Lalu, Nurbaiti melakukan pembiaran atas tidak benarnya data dan pemalsuan tanda tangan pada dokumen kualifikasi personel dan CV yang telah disiapkan oleh PT Yodya Karta sebagai syarat penggantian personel konsultan pengawas. Pengawasan bukan dilakukan oleh personel dari PT Yodya Karya sebagai pemenang lelang.

Sementara itu, Gusrizal meminjam bendera perusahaan PT Plato Isoiki dengan pemberian fee sebesar 7 persen. Namun, perusahaan tersebut tidak pernah melakukan pekerjaan perencanaan. Kemudian, pihak manajemen perusahaan tersebut juga tidak pernah melakukan pekerjaan dan menandatangani dokumen lelang.

"Bahwa seluruh nama-nama personil yang diajukan oleh PT PI (PT Plato Isoiki)pada saat mengikuti lelang pekerjaan review DED fly over tidak ada satupun yang melaksanakan kegiatan perencanaan sebagaimana mestinya sesuai dengan kontrak yang telah disepakati. Hal ini diketahui dan dibiarkan terjadi oleh tersangka YN (Yunannaris)," kata Tessa, Jumat (31/1/2025).

Dia menjelaskan, Yunannaris, selaku PPK tidak melakukan penyusunan Harga Perkiraan Sendiri (HPS), tidak mencari data pendukung untuk pekerjaan tersebut, yang seharusnya menjadi tanggung jawabnya, dan tidak membuat perhitungan secara detail.

Dalam perkara ini, para tersangka, disangkakan melanggar Pasal 2 ayat (1) atau Pasal 3 Undang-undang Pemberantasan Tindak Pidana Korupsi (UU Tipikor) Jo Pasal 55 ayat (1) ke-1 KUHP.

Dia menyebut, pembangunan fly over ini, terdiri dari tiga kontrak.
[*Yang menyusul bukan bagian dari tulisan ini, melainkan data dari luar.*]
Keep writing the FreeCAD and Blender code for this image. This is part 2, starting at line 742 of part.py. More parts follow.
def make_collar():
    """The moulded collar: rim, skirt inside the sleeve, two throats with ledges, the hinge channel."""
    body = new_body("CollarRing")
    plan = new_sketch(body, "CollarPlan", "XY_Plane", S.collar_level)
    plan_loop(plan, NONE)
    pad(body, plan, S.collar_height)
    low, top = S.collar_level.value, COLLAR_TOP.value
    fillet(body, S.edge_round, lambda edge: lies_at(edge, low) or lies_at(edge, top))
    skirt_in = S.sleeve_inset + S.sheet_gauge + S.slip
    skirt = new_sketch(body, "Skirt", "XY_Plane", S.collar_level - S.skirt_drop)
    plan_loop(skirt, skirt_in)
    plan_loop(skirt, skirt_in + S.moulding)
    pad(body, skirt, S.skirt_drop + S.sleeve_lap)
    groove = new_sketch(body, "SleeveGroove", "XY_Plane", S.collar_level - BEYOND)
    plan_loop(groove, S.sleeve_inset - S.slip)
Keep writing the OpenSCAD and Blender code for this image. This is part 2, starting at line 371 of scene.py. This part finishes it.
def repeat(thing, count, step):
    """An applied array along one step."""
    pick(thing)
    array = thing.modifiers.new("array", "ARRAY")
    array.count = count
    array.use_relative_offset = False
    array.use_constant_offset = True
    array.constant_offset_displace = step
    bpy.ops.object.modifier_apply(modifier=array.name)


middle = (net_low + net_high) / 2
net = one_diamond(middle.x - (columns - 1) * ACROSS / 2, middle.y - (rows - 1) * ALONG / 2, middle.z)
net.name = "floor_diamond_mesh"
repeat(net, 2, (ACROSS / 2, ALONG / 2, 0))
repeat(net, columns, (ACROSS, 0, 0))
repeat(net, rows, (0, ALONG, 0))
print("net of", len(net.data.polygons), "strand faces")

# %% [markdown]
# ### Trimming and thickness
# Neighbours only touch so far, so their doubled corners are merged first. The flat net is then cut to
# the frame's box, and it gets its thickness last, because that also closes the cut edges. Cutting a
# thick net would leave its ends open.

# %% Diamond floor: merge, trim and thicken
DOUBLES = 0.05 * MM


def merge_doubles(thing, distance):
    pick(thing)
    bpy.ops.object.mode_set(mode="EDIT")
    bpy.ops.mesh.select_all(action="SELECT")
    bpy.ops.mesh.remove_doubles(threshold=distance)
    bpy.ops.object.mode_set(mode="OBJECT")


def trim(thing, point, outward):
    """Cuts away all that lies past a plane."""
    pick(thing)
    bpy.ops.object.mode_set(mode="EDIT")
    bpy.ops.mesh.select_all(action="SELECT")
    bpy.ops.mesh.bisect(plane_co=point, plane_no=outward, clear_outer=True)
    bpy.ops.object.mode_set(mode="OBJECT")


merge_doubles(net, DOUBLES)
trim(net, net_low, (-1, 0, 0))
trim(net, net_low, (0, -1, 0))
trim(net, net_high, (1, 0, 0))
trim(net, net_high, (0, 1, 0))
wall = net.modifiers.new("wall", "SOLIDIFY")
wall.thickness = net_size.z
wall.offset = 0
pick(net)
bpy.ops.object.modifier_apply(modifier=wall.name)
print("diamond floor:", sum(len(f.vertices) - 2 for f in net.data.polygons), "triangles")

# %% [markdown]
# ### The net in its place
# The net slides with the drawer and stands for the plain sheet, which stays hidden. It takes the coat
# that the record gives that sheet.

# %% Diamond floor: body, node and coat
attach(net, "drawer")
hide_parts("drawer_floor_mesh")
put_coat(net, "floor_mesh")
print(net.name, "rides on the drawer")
Yakni kontrak perencanaan sebesar Rp544.989.000 dengan pemenang PT Plato Isoiki (PT PI); kontrak pelaksanaan sebesar Rp159.255.854.000 dengan pemenang PT Cipta Marga-Semangat Hasrat (KSO); dan kontrak konsultan pengawasan sebesar Rp1.337.113.000 dengan Pemenang PT Yodya Karya.
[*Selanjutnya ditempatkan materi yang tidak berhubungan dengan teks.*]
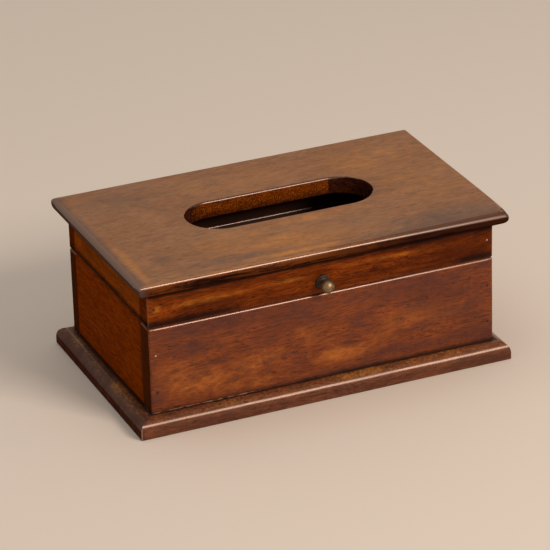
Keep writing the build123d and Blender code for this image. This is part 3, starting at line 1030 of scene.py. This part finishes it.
def wall_wood(context, along, seed, part):
    """Reddish clouded wood of the front and back, and plainer wood of the sides."""
    finishes = context.scene.tissue_box_finishes
    long_board = along == "X"
    if long_board:
        colours = (finishes.wall_light, finishes.wall_dark, finishes.wall_cool)
    else:
        colours = (finishes.side_light, finishes.side_dark, finishes.side_dark)
    finish, tone = wood(
        "wall_wood_long" if long_board else "wall_wood_short",
        colours,
        finishes,
        part,
        along=along,
        seed=seed,
        gloss=(finishes.wall_gloss, 1.0) if long_board else (0.0, 0.15),
        flow=0.5,
        figure=(0.25, 0.2, 0.3, 0.6) if long_board else (0.25, 0.15, 0.2, 0.3),
    )
    x, y, z = finish.axes
    low_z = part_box("front_board")[0].z
    # darker at the foot of the walls, more so towards the right
    foot = finish.span(z, low_z + 0.4 * MM, low_z + 3.4 * MM, 1.0, 0.0)
    if part == "edge":
        dulled = finish.times(finish.rough, finish.span(x, 20 * MM, 120 * MM, 1.0, 1.6))
        finish.shade("Roughness", dulled)
    if long_board:
        tone = finish.blend(spots(finish, FRONT_PALE), tone, finishes.wall_pale)
        tone = finish.blend(spots(finish, FRONT_COOL), tone, finishes.wall_cool)
        # curl across the grain, towards the right
        ripple = finish.grains(RIPPLE, detail=1.0, distortion=0.6)
        curl = finish.times(finish.span(x, -20 * MM, 60 * MM), 0.3)
        shade = finish.maths("MULTIPLY_ADD", finish.less(ripple, 0.5), curl, 1.0)
        tone = finish.blend(1.0, tone, finish.grey(shade), mode="MULTIPLY")
        foot = finish.times(foot, finish.span(x, -40 * MM, 30 * MM, 0.6, 1.0))
    if part == "end":
        tone = finish.blend(0.8, tone, finishes.end_grain)
    elif not long_board:
        tone = darken_where(finish, tone, finish.span(y, -62 * MM, -54 * MM, 0.7, 0.0), finishes.end_grain, 0.6)
    tone = darken_where(finish, tone, foot, finishes.stain, 0.8)
    if long_board:
        # a pale line along the foot's left part: chipped lacquer and a painted highlight on its lower edge
        line = finish.span(z, low_z + 0.9 * MM, low_z + 0.4 * MM)
        chips = finish.grains((7 * MM, 7 * MM, MM), detail=3.0)
        line = finish.times(line, finish.span(chips, 0.45, 0.6))
        line = finish.times(line, finish.span(x, -45 * MM, -60 * MM, 0.0, 0.8))
        tone = finish.blend(line, tone, finishes.flake_glint)
    return finished(finish, stained_inside(finish, tone, finishes))


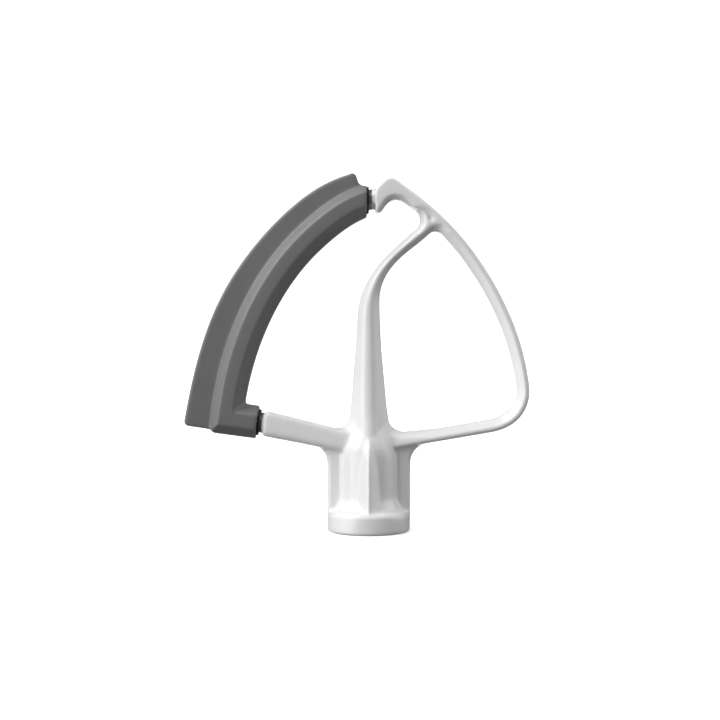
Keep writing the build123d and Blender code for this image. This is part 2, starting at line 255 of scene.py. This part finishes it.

KPK menilai, perbuatan melawan hukum tersebut berpotensi merugikan keuangan negara, dengan rincian antara lain: untuk pekerjaan konstruksi kerugian negara sebesar Rp58.968.994.730,77; Untuk pekerjaan kontrak Konsultan Perencana sebesar Rp544.989.500,00; dan Untuk Konsultan Pengawas sebesar Rp1.337.113.000,00. “Sehingga total potensi kerugian negara dapat mencapai Rp60.851.097.230,77 (Rp60 miliar),” tutupnya.